Les Franco-Ontariens ont eu plus que leur part de défis à relever en tant que minorité. Mais il est une fraction de la population, encore plus petite, dont l’histoire, même récente, a été encore plus houleuse. La situation des Premières nations a en effet occupé l’actualité à juste titre au cours des dernières années et plusieurs réserves ont toujours à composer avec divers problèmes. D’un autre côté, les Autochtones ont également pris des initiatives pour dynamiser leurs communautés et résoudre leurs difficultés au cours des ans.
Directement au sud de Sarnia se trouve la réserve d’Aamjiwnaang, dont les résidents, à l’image des autres localités amérindiennes, s’efforcent de maintenir un délicat équilibre entre modernité et traditions. Dans la langue des Ojibwés, Aamjiwnaang désigne un lieu de rencontre près d’un cours d’eau où les poissons viennent frayer. Autrefois établis sur les rives du lac Supérieur, ces Ojibwés, connus par les Français de l’ancien régime sous le nom de Saulteaux, émigrèrent vers le sud au début du XVIIIe siècle. Ils délogèrent les Iroquois du territoire s’étirant du lac Huron au lac Érié et s’établirent progressivement des deux côtés de la rivière St. Clair.
De la guerre de la Conquête à la guerre de 1812, les conflits entre Français, Britanniques et Américains bousculèrent les alliances traditionnelles, et nombreux sont les Autochtones qui périrent dans ces affrontements dont ils ne retirèrent que bien peu. Les épidémies firent également des ravages et, en 1827, lorsque la réserve d’Aamjiwnaang fut créée, il ne restait que 440 Ojibwés du côté canadien et 275 du côté américain. Les Anglo-Saxons les nommaient Chippewas, un nom que l’on retrouve encore aujourd’hui en maints endroits dans la topographie ontarienne.

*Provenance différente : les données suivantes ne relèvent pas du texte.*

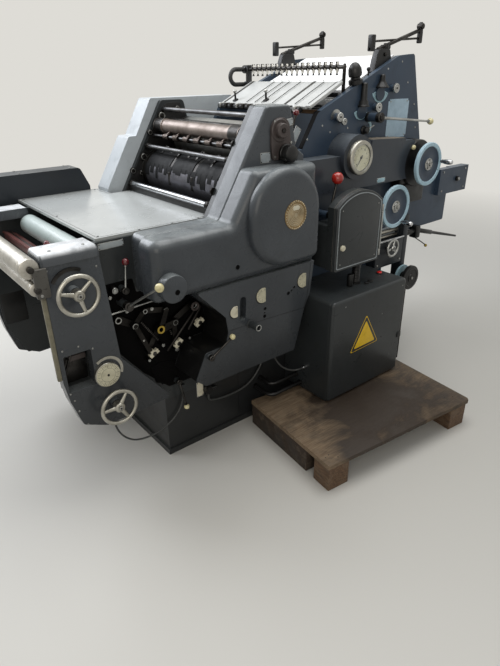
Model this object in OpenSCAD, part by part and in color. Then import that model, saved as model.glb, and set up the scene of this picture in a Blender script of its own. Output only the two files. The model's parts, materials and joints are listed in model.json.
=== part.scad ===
// Single-colour sheet-fed offset press with its electrical cabinet, real size, millimetres.
// X runs along the machine from the delivery end (-) to the feeder end (+), Y across it from the
// operator side (-) to the drive side (+), Z up. The origin is on the floor under the bed.

/* [Side frames] */
// Clear width between the two side frames
frame_gap = 690; // [660:5:720]
// Thickness of each side frame
frame_wall = 25; // [18:1:32]
// Height of the bed under the side frames
bed_h = 290; // [260:5:310]
// Left end of the bed
bed_left = -715; // [-740:5:-690]
// Right end of the bed
bed_right = 905; // [880:5:920]
// Height of the skirt round the foot of the bed
skirt_h = 26; // [16:1:40]
// How far the skirt stands proud of the bed
skirt_out = 8; // [4:1:14]

/* [Delivery end] */
// Left face of the delivery side plates
delivery_left = -1135; // [-1150:5:-1125]
// Right edge of the delivery side plates at the top
delivery_right = -935; // [-945:5:-925]
// How far the delivery side plate stands outside the side frame
delivery_out = 50; // [40:2:60]
// Level of the inking table and of the castings beside it
table_z = 1040; // [1030:2:1050]
// Thickness of the table panel
table_t = 10; // [6:1:14]
// Left edge of the table panel
table_left = -915; // [-920:5:-900]
// Right edge of the table panel
table_right = -400; // [-410:5:-395]
// How far the table panel reaches over the drive side
table_drive_y = 500; // [480:5:520]
// Radius of the upper end rail
rail_r = 34; // [26:1:38]
// Radius of the lower end rail
rail_low_r = 24; // [18:1:28]
// Radius of the ink fountain roller
ink_roller_r = 42; // [34:1:46]

/* [Printing unit] */
// Top of the two towers
tower_z = 1440; // [1420:5:1450]
// Lean of the towers' front edge from upright
tower_lean = 31.5; // [29:0.5:34]
// How far the operator tower stands outside the side frame
tower_out = 80; // [70:2:90]
// Radius of the blanket and plate cylinders
cylinder_r = 108; // [100:1:112]
// Height of the blanket cylinder's axis
blanket_z = 1117; // [1110:1:1125]
// Radius of the steel roller
steel_r = 32; // [26:1:36]
// Radius of the polished cross bar above the table
bar_r = 13; // [10:1:16]
// Radius of the rods across the printing unit
rod_r = 10; // [7:1:12]
// Radius of the thin rods across the printing unit
thin_rod_r = 6; // [4:1:8]
// Number of rings on the ring bar
ring_count = 6; // [4:1:8]

/* [Operator side covers] */
// Front face of the large casting, from the side frame
casting_out = 180; // [170:5:190]
// Left end of the large casting
casting_left = -800; // [-815:5:-785]
// Bottom seam of the large casting
casting_foot_z = 810; // [800:2:820]
// Top of the shoulder of the large casting
shoulder_z = 1225; // [1215:2:1235]
// Right end of the casting and of the cover under it
casting_right = -10; // [-20:2:-6]
// Radius of the rounded front edge of the large casting
casting_edge_r = 42; // [30:1:46]
// Radius of the rounded front edge of the tower behind it
tower_edge_r = 12; // [8:1:16]
// Width of the gear cover
gear_cover_w = 360; // [340:5:370]
// Height of the gear cover
gear_cover_h = 392; // [380:2:400]
// How far the gear cover stands proud of the casting
gear_cover_t = 42; // [38:1:50]
// Radius of the rounded front edge of the gear cover
gear_cover_edge_r = 34; // [20:1:36]
// Radius of the round boss on the casting
boss_r = 52; // [44:1:60]
// Length of the round boss
boss_len = 40; // [30:1:50]
// Bottom of the cover under the casting
lower_cover_foot_z = 400; // [390:2:420]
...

Réduits à vivre sur une minuscule réserve, les Autochtones de Sarnia-Lambton se sont néanmoins forgé un milieu de vie propre à assurer leur avenir. Aujourd’hui dotée d’une administration logée dans un bâtiment moderne, d’un centre de santé, d’un centre communautaire, d’un parc industriel, etc., la communauté, composée d’environ 2300 personnes dont 850 vivent sur la réserve, entretient de bonnes relations avec les municipalités voisines et a accès à un marché de l’emploi diversifié.
La prospérité des Autochtones d’Aamjiwnaang s’appuie en effet largement sur la proximité de la « Chemical Valley », un surnom donné par les résidents de la région à la forte concentration d’usines pétrochimiques le long de la rivière St. Clair. Cependant, ces industries sont aussi à la source de nombreux problèmes de santé affectant les résidents de la communauté. L’un des plus connus est le nombre disproportionné de naissances de filles comparé à celles de garçons. Le phénomène s’observe depuis le début des années 1990 et il s’est même empiré avec le temps : il ne naît à Aamjiwnaang qu’un garçon pour deux filles alors que normalement, la proportion de nouveau-nés mâles est légèrement supérieure à celle des enfants de sexe féminin. Plusieurs études ont été faites au fil des années et il semblerait que les polluants émis par les usines perturbent le système hormonal des résidents.
D’autres effets sur la santé ont également été remarqués tels que des maux de tête fréquents et le développement de problèmes respiratoires. Mais les résidents de la réserve sont bien décidés à ne pas rester les bras croisés. Pétitions, manifestations et activisme politique ont eu raison de certains projets qui auraient pu être préjudiciables aux Autochtones et ceux-ci ont réussi à conscientiser leurs concitoyens aux risques posés par ces industries.
Les jours se suivent, mais ne se ressemblent pas nécessairement à Aamjiwnaang. En juillet dernier, la communauté élisait Joanne Rogers, première femme à y occuper la fonction de Chef. Mme Rogers avait précédemment servi pendant 21 ans comme juge de paix en plus d’occuper d’autres fonctions sur la réserve. Un de ses objectifs est de créer un centre de soins de longue durée pour les aînés d’Aamjiwnaang.
La communauté a encore du chemin à faire pour disposer de toutes les ressources nécessaires à son plein épanouissement, mais son dynamisme et les réalisations accomplies augurent bien pour l’avenir.